A regional VP of operations at a national grocery chain told us the floor isn't the issue — the compression above it is. "When the floor moves to 17, the people who were making 17 three months ago expect 19. The people making 19 expect 21. We've spent a year repricing the entire associate ladder, not just the entry tier."

Several operators put the compression effect at roughly two-thirds to three-quarters of total labor cost growth in their 2025 plans — meaning the minimum wage line itself is the smaller piece. The bigger piece is what the floor does to everything sitting above it.

Scheduling rules are quietly expensive

Predictive scheduling laws, fair workweek ordinances, and rules around on-call shifts have continued to expand at the city and state level. The compliance overhead is one piece; the operational rigidity is the bigger one. Stores that used to flex labor hour-by-hour against traffic now schedule two weeks out, and the penalty for last-minute changes is real money.

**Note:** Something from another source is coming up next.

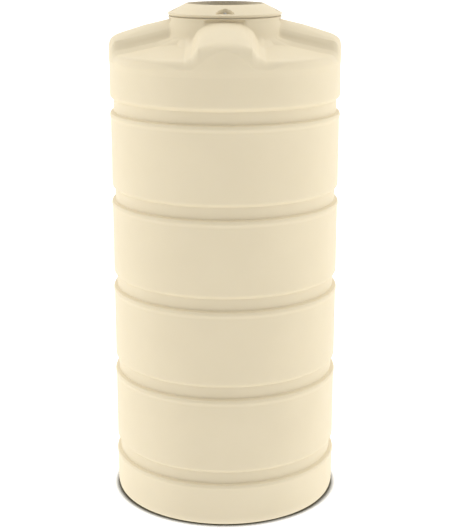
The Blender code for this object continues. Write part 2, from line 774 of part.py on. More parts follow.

The operators we spoke to are dealing with this in two ways. The first is invest-in-forecasting: better traffic prediction, tighter integration between e-commerce demand and in-store fulfillment hours, and more granular task-level planning. The second is the one nobody wants to put in a press release: cutting hours in the slow parts of the day and accepting the customer experience hit that comes with it.

A district manager at a specialty retailer described the tradeoff bluntly: "I used to staff for the worst-case Saturday at 2 p.m. Now I staff for the median Saturday at 2 p.m. and we live with the lines on the bad days."

Shrink is being recoded as a labor problem

The 2023-2024 conversation about shrink — organized retail crime, self-checkout abuse, locked-up merchandise — has moved into a different phase in 2025. Several large chains have walked back the most aggressive locked-case strategies after measuring the revenue hit. The replacement isn't fewer locks; it's more associates on the floor. Which means more hours.

A loss prevention director at a national big-box chain told us the math is now explicit: "If a category has shrink running three points above plan, we model the labor hours needed to recover one point and the SKU mix changes needed to recover the rest. Sometimes the labor pencils. Sometimes it doesn't. But we're treating it as a labor lever, not a security lever."

The implication for 2025 store labor planning is that shrink mitigation is no longer a cost center separate from operations. It's competing for the same hours.

What's in the back half of 2025

A few things to watch:

  • The pace of further state and city minimum wage step-ups, and whether the compression effect normalizes or compounds.
  • Self-checkout footprint changes. Several chains that expanded SCO aggressively in 2021-2023 have started pulling lanes back in shrink-heavy stores, and the labor implications are still working through 2025 plans.
  • AI-assisted task management. Several operators told us they're piloting tools that re-sequence in-store tasks dynamically against traffic and inventory state. The pilots are early; the savings claims are not yet defensible.

The shortage narrative is over. The cost narrative is not. Operators who built 2025 plans assuming labor would stabilize at 2024 rates are repricing now — and the repricing isn't done.